Now there is by no means a shortage of set pieces on "Looping". But by questioning each of them, he frees the band's listeners from the burden of having to do that questioning themselves. You can take everything that happens on the album - and a lot happens - for exactly what it is. Simply doing things because that's the way you do them is out of the question for Weschenfelder and his Zwitschermaschine. The bandleader comes from a background of free improvisation, but composes for the band in a much more complex way than one would expect in this kind of jazz compatible music. "Sometimes I'm jealous," he admits unapologetically, "that I put so much work into my compositions, when every now and then in improvised music it can go as easily. But those are the exceptions. And they are them and we are us."
The permanent search for meaning in this music between the unfulfilled longing for perfection and the unconditional readiness for pragmatic creative destruction is reminiscent of an imaginary dialogue between Faust and Mephisto, in which one always remains on the path, but intentionally never reaches the goal, because the goal would be the end and would not allow any expansion.
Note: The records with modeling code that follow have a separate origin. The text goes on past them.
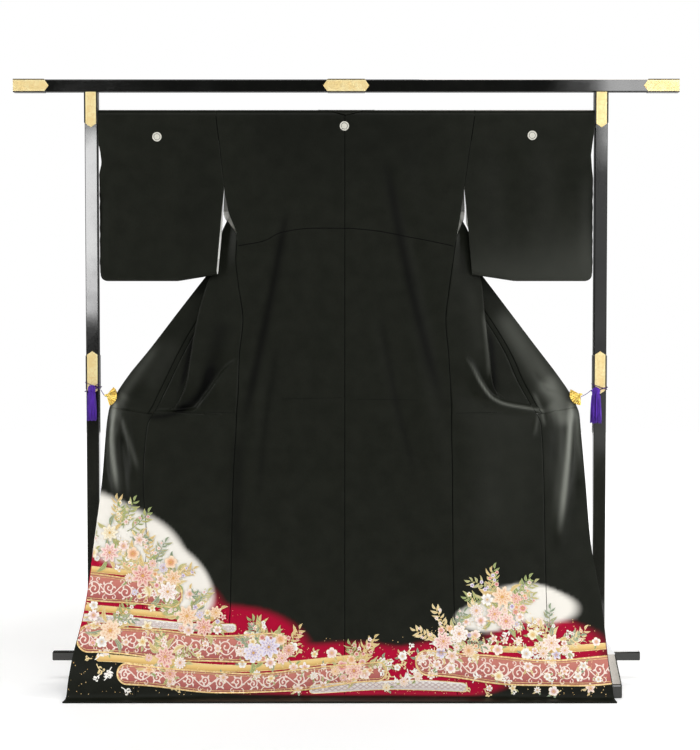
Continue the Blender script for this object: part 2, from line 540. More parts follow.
def body_points(side):
    return np.vstack([back_panel(side), over_rod(side), front_panel(side)])


def okumi_points(side):
    """The overlap panel's skirt, from the end of the lapel to the hem, seam first."""
    columns = skirt_columns(SKIRT_DOWN)
    start, edge = (one_side(columns, side)[name] for name in ("okumi", "edge"))
    rise = LAPEL_RISE * ease(1 - SKIRT_DOWN / 0.045)
    marks = sorted({(row.z, one_side(row._asdict(), side)["edge"]) for row in ACROSS[-4:] + SKIRT[:4]})
    end = np.where(rise > 0, smooth(*np.transpose(marks), columns["z"] + rise), edge)
    x = SIGN[side] * spaced(start, end, 42)
    t = np.clip((np.abs(x) - start[:, None] - OKUMI_SLIVER) / (end - start - OKUMI_SLIVER)[:, None], 0, 1)
    return turned_in(skirt_points(x, SKIRT_DOWN, rise[:, None] * t), (True, False))


def sliver_points(side):
    """The narrow strip of the overlap panel beside the lapel, above the skirt."""
    low, high, rows_up, columns = 0.7602, 1.252, 90, 9
    heights = np.linspace(low, high, rows_up)
    rows = upper_rows(heights)
    lapel = one_side(rows, side)["lapel"]
    start = okumi_seam(heights, lapel)
    x = SIGN[side] * (start[:, None] + (lapel - start)[:, None] * np.linspace(0, 1, columns))
    z = np.repeat(heights[:, None], columns, axis=1)
    forward = rows["lapel"][:, None] + crease_relief("front", x, z)
    return turned_in(shell_grid(x, forward + lip_relief(side, x, z) * near_lip(z), z)[::-1])


def neck_rows(side):
    """The collar round half the neck: each row turns over the rod, then drops to the collar's edge."""
    steps = np.linspace(0, len(NECK) - 1, 31)
    seam_x, angle, edge_x, edge_f, edge_z = smooth(range(len(NECK)), NECK, steps).T[..., None]
    share = np.linspace(0, 1, COLLAR_COLUMNS)
    turn = np.radians(180 - angle) * COLLAR_WRAP
    drop = np.hypot(edge_f + COLLAR_WRAP, edge_z - ROD_Z)
    s = (turn + drop) * share
    over, t = np.radians(angle) + s / COLLAR_WRAP, (s - turn) / drop
    forward = np.where(s < turn, COLLAR_WRAP * np.cos(over), (edge_f + COLLAR_WRAP) * t - COLLAR_WRAP)
    z = ROD_Z + np.where(s < turn, COLLAR_WRAP * np.sin(over), (edge_z - ROD_Z) * t)
    return np.stack([SIGN[side] * (seam_x + (edge_x - seam_x) * share), forward, z], axis=2)


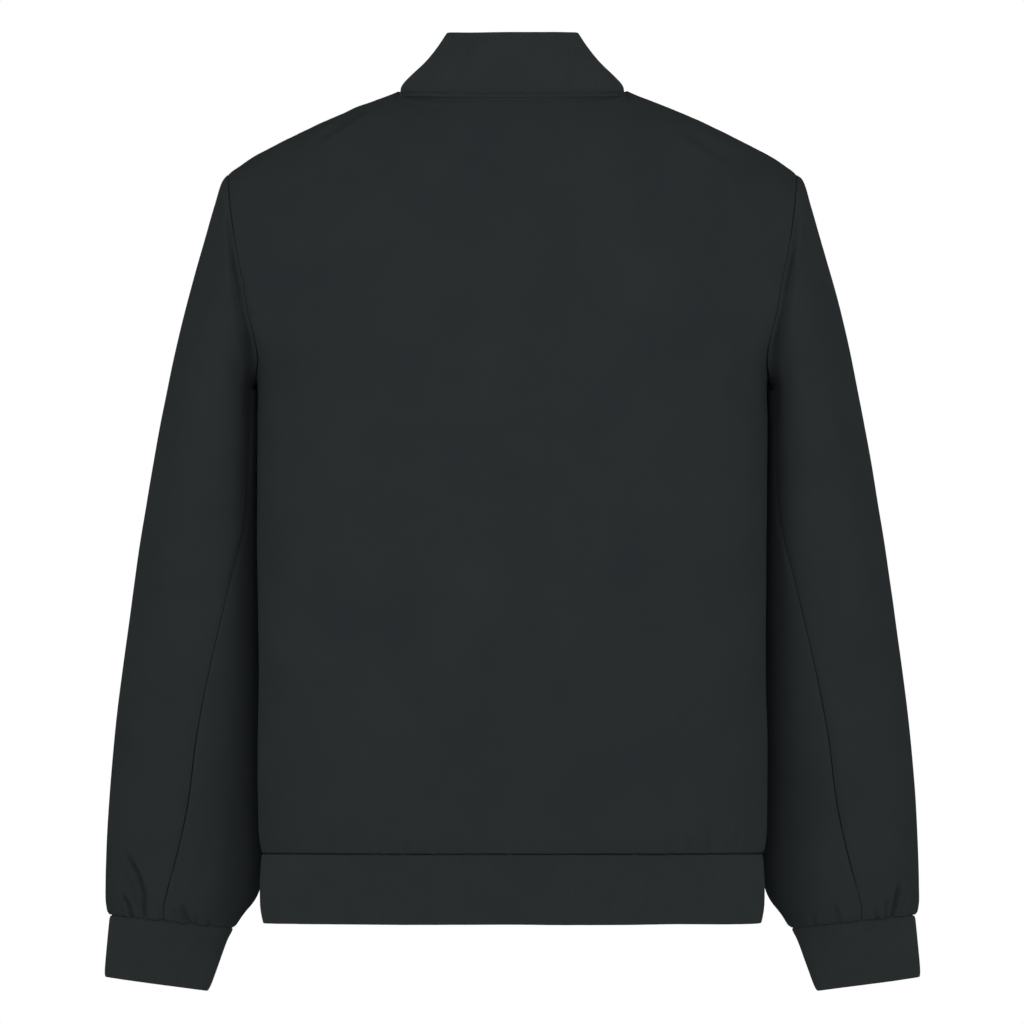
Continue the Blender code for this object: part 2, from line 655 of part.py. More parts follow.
def make_pull(collection):
    """The pull tab: a flat plate with an eye round the crown, its origin on the hinge's axis."""
    bar = PULL["thick"]
    outline = bpy.data.curves.new("pull_outline", "CURVE")
    outline.dimensions = "2D"
    outline.fill_mode = "BOTH"
    outline.extrude = PULL["thick"] / 2 * MM
    loops = (
        rounded_outline(PULL["width"], PULL["length"], -bar / 2, 1.6),
        rounded_outline(PULL["eye_width"], PULL["eye_length"], bar / 2, 0.4, 2),
    )
    for points in loops:
        spline = outline.splines.new("POLY")
        spline.points.add(len(points) - 1)
        for point, (x, z) in zip(spline.points, points):
            point.co = (x * MM, z * MM, 0, 1)
        spline.use_cyclic_u = True
    drawn = bpy.data.objects.new("pull_outline", outline)
    collection.objects.link(drawn)
    mesh = bpy.data.meshes.new_from_object(drawn.evaluated_get(bpy.context.evaluated_depsgraph_get()))
    bpy.data.objects.remove(drawn)
    shape = bmesh.new()
    shape.from_mesh(mesh)
    bmesh.ops.remove_doubles(shape, verts=shape.verts, dist=0.00001)
    shape.to_mesh(mesh)
    shape.free()
    mesh.materials.clear()
    pull = new_object("zip_pull", mesh, collection, METAL_COLOUR, 0.35, 1.0)
    bar_height = SLIDER["room"] / 2 + SLIDER["plate"] + CROWN["hole_height"] / 2
    upright = Matrix(((1, 0, 0), (0, 0, -1), (0, 1, 0))).to_4x4()  # the outline's y runs down the tape
    lean = Matrix.Rotation(math.radians(PULL["lean"]), 4, "X")
    frame = zip_frame(SLIDER["z"], FRONT_INSET)
    pull.matrix_world = frame @ Matrix.Translation((0, bar_height * MM, 0)) @ lean @ upright
    round_edges(pull, PULL["bevel"])
    print("hinge axis through", [round(c, 5) for c in pull.matrix_world.translation])


def make_box(collection):
    """The box that holds the closed zip's lower end."""
    frame = zip_frame(BOX["z"], HEM_INSET)
    out = TAPE["thick"] / 2 + SEAM_GAP + BOX["thick"] / 2
    size = (BOX["width"], BOX["thick"], BOX["length"])
    round_edges(block("zip_box", size, (0, out, 0), frame, collection, METAL_COLOUR, 0.35), BOX["bevel"])


def build():
    """Clears the scene and makes the jacket."""
    for old in list(bpy.data.objects):
        bpy.data.objects.remove(old, do_unlink=True)
    jacket = bpy.data.collections.new("bomber_jacket")
    cutters = bpy.data.collections.new("cutters")
    for collection in (jacket, cutters):
        bpy.context.scene.collection.children.link(collection)
    make_back(jacket)
    make_fronts(jacket)
    make_sleeves(jacket)
    make_cuffs(jacket)
    make_collar(jacket)
    make_hem(jacket)
    make_tapes(jacket)
    make_slider(jacket, cutters)
    make_pull(jacket)
    make_box(jacket)


build()
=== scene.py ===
# The looks of the bomber jacket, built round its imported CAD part.
# Tables and shapes are in millimetres, in the row frame: +Z up, the front faces -Y, the wearer's left is +X.

import math

import bmesh
import bpy
import numpy as np
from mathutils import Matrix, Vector


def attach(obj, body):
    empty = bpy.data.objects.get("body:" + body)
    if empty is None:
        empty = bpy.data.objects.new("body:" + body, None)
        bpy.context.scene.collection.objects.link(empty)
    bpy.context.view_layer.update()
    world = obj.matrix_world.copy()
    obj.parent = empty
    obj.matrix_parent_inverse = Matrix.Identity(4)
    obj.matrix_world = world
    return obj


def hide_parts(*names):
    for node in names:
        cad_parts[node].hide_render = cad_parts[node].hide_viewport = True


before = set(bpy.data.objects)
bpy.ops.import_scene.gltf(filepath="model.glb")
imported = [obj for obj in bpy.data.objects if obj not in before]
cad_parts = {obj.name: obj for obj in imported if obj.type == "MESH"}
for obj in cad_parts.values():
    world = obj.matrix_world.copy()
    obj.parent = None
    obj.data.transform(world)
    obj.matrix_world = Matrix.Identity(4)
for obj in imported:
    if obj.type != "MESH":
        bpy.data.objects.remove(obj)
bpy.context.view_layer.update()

mm = 0.001
halfTurn = math.pi
quarterTurn = math.pi / 2

# Walls and gaps, as on the CAD part
shellWall = 1.2
ribWall = 2.4
seamGap = 0.4
clothThick = 0.7  # of the drawn shell cloth, inside the CAD wall


def table(names, *rows):
    return {name: np.array(column, float) for name, column in zip(names.split(), zip(*rows))}


# The body's sections, from the shoulder blades down
bodyTable = table(
    "z    halfWidth  back  front  side  seam",
    (-153, 255.0, 117.5, -133.0, -8, -10),
    (-179, 244.0, 118.5, -143.0, -6, -10),
    (-198, 230.5, 119.0, -149.0, -4, -10),
    (-213, 219.5, 119.0, -152.5, -2, -10),
    (-225, 213.0, 119.0, -154.5, 0, -10),
    (-238, 210.6, 118.5, -156.0, 3, -10),
    (-270, 210.7, 117.0, -157.0, 8, -9),
    (-340, 210.2, 113.0, -154.0, 10, -8),
    (-420, 209.4, 109.0, -148.0, 10, -7),
    (-500, 208.9, 106.5, -141.0, 8, -6),
    (-545, 209.9, 106.0, -136.0, 6, -6),
    (-590, 209.6, 103.5, -129.0, 3, -6),
    (-615, 208.9, 98.5, -119.5, 0, -6),
    (-628.5, 206.9, 90.5, -106.5, -2, -6),
)
backSquare = 2.5
frontSquare = 2.25
blades = -153.0
underarm = -238.0
hemSeam = -628.5

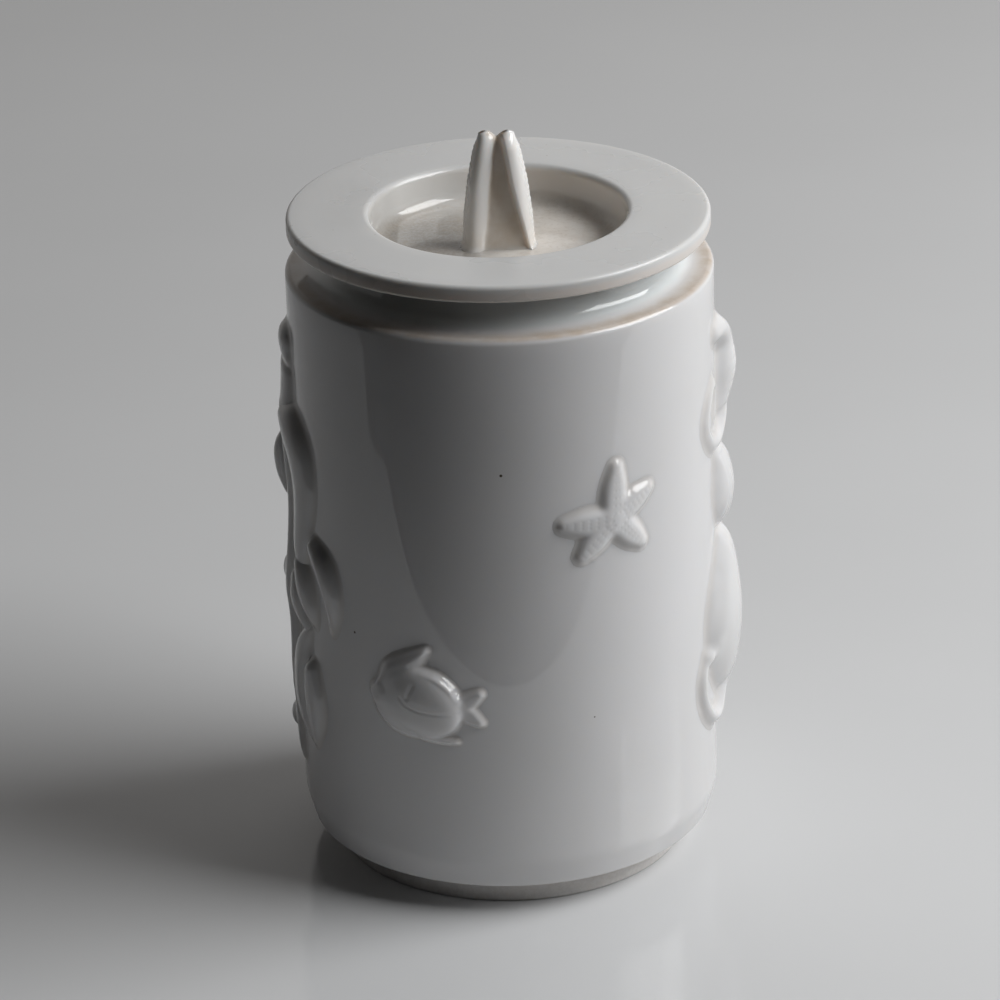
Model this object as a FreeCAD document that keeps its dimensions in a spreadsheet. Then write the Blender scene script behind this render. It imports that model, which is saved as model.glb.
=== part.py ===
import FreeCAD, Part
import math
import os

import Sketcher

# A slip-cast, white glazed porcelain jar with a loose lid.
#
# Frame: millimetres, +Z up, origin on the table at the centre of the foot ring. The side that
# carries the starfish and the round fish is the front and faces -Y. A place on the wall is an
# azimuth in degrees, 0 at the front and growing towards +X, and a height above the table.
#
# The jar and everything luted to it stays on the table; the lid dish and its fishtail knob
# lift off together.

DIMENSIONS = [
    ("outer_radius", 50.0, "outside of the jar wall"),
    ("wall", 4.0, "thickness of the jar wall"),
    ("body_height", 147.0, "height of the outer rim and its ledge"),
    ("rim_round", 1.5, "round on the outer rim"),
    ("ledge_cove", 3.7, "cove between the ledge and the neck"),
    ("neck_outer", 41.5, "outside radius of the neck"),
    ("neck_inner", 36.6, "inside radius of the neck, the mouth of the jar"),
    ("neck_top", 155.7, "height of the neck's top, where the lid sits"),
    ("neck_round", 0.7, "round on both top edges of the neck"),
    ("shoulder_under", 142.5, "height of the shoulder's underside"),
    ("shoulder_cove", 3.0, "cove under the shoulder"),
    ("shoulder_round", 2.5, "round at the lower end of the mouth"),
    ("floor_top", 9.0, "height of the inside floor"),
    ("floor_cove", 6.0, "cove round the inside floor"),
    ("foot_outer", 41.7, "outside radius of the foot ring"),
    ("foot_inner", 37.4, "inside radius of the foot ring"),
    ("foot_recess", 3.0, "height of the underside within the foot ring"),
    ("foot_round", 0.6, "round on both edges of the foot ring"),
    ("skirt_under", 6.8, "height where the foot ring meets the underside"),
    ("skirt_inset", 1.7, "how far the bottom edge stands in from the wall"),
    ("skirt_edge", 7.6, "height of the jar's bottom edge"),
    ("skirt_top", 14.0, "height where the wall starts to turn in"),
    ("skirt_round", 12.0, "large round where the wall turns in"),
    ("edge_round", 0.7, "round on the bottom edge"),
    ("cup_outer", 35.2, "outside radius of the lid's cup"),
    ("cup_under", 146.4, "height of the cup's underside"),
    ("cup_round", 3.0, "round under the cup"),
    ("flange_radius", 49.3, "outside radius of the lid's flange"),
    ("flange_thickness", 4.0, "thickness of the flange"),
    ("flange_round", 1.8, "round on the flange's top edge"),
    ("flange_under_round", 0.7, "round on the flange's lower edge"),
    ("well_radius", 29.8, "radius of the well sunk in the lid"),
    ("well_floor", 150.7, "height of the well's floor"),
    ("well_lip", 2.0, "round on the lip of the well"),
    ("well_cove", 4.5, "cove round the well's floor"),
    ("knob_foot_reach", 5.9, "distance of each ridge's centre from the axis at the knob's foot"),
    ("knob_foot_half", 2.3, "half width of a ridge at the foot"),
    ("knob_foot_depth", 4.6, "half depth of a ridge at the foot"),
    ("knob_waist_reach", 3.9, "distance of each ridge's centre from the axis at the waist"),
    ("knob_waist_half", 2.3, "half width of a ridge at the waist"),
    ("knob_waist_depth", 4.1, "half depth of a ridge at the waist"),
    ("knob_waist_height", 169.0, "height of the knob's waist"),
    ("knob_neck_reach", 2.9, "distance of each ridge's centre from the axis below its tip"),
    ("knob_neck_half", 1.6, "half width of a ridge below its tip"),
    ("knob_neck_depth", 2.6, "half depth of a ridge below its tip"),
    ("knob_neck_height", 177.8, "height where the ridges start to round over"),
    ("knob_tip_half", 0.8, "half width of a ridge's flat tip"),
    ("knob_tip_depth", 1.3, "half depth of a ridge's flat tip"),
    ("knob_top", 179.6, "height of the knob's two tips"),
    ("knob_web", 1.5, "half thickness of the web between the knob's two ridges"),
    ("knob_web_top", 177.6, "height of the web, the bottom of the fork"),
    ("star_heart", 3.6, "radius of a starfish at its middle"),
    ("star_root", 2.7, "radius of a starfish arm at its root"),
    ("star_tip", 1.6, "radius of a starfish arm just before its tip"),
    ("star_point", 0.8, "radius of a starfish arm at its very end"),
    ("fish_half_length", 11.4, "half length of a round fish's body"),
    ("fish_half_height", 9.2, "half height of a round fish's body"),
    ("fish_relief", 3.9, "how far a round fish's body stands proud"),
    ("fin_root", 2.3, "radius of a fin at its root"),
    ("fin_tip", 1.0, "radius of a fin at its tip"),
    ("seahorse_brow", 2.8, "radius of the seahorse's head"),
    ("seahorse_belly", 5.2, "radius of the seahorse's belly"),
    ("seahorse_loin", 3.0, "radius of the seahorse where its tail starts"),
    ("seahorse_tail", 2.1, "radius of the seahorse's tail in its curl"),
    ("seahorse_end", 1.2, "radius of the seahorse's tail at its end"),
    ("cockle_half_width", 8.0, "half width of the cockle shell"),
    ("cockle_half_height", 9.4, "half height of the cockle shell"),
    ("cockle_relief", 4.3, "how far the cockle shell stands proud"),
    ("conch_half_width", 13.0, "half width of the conch's large whorl"),
    ("conch_half_height", 20.0, "half height of the conch's large whorl"),
    ("conch_relief", 6.2, "how far the conch's large whorl stands proud"),
    ("conch_spire", 4.6, "radius of the conch's spire at its root"),
    ("conch_point", 1.4, "radius of the conch's spire at its point"),
    ("conch_lip", 2.1, "radius of the lip round the conch's mouth"),
    ("weed_stem", 2.4, "radius of the seaweed's stem"),
    ("weed_stem_end", 1.8, "radius of the seaweed's stem at its top end"),
    ("weed_blade", 2.9, "radius of a seaweed blade at its widest"),
    ("weed_blade_end", 1.4, "radius of a seaweed blade at its ends"),
    ("pod_half_width", 4.6, "half width of the seaweed's pod"),
    ("pod_half_height", 8.4, "half height of the seaweed's pod"),
    ("pod_relief", 4.6, "how far the pod stands proud"),
]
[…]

Weschenfelder and Co. permanently blow up their own frame, but at the same time always shift the horizon, which thus always remains equidistant. With the originality of his compositions and their realization, he also wants to reach those layers of listeners who are interested in nothing less than avantgarde or experimental music. Jokingly, Weschenfelder speaks of “Sophisticated Elevator Music” and thus hits the nail on the head.
Euphony and noise, calm and chaos, calculation and impulse, recourse and departure. Maybe jazz. "Looping" is the rigorous cross sum of everything that the music of this album is, and all that it could be beyond that, but for good reason is not. Music that presupposes absolutely nothing when you listen to it, but stands in the way of no presupposition. Omniversal sound art in its most consistent expression.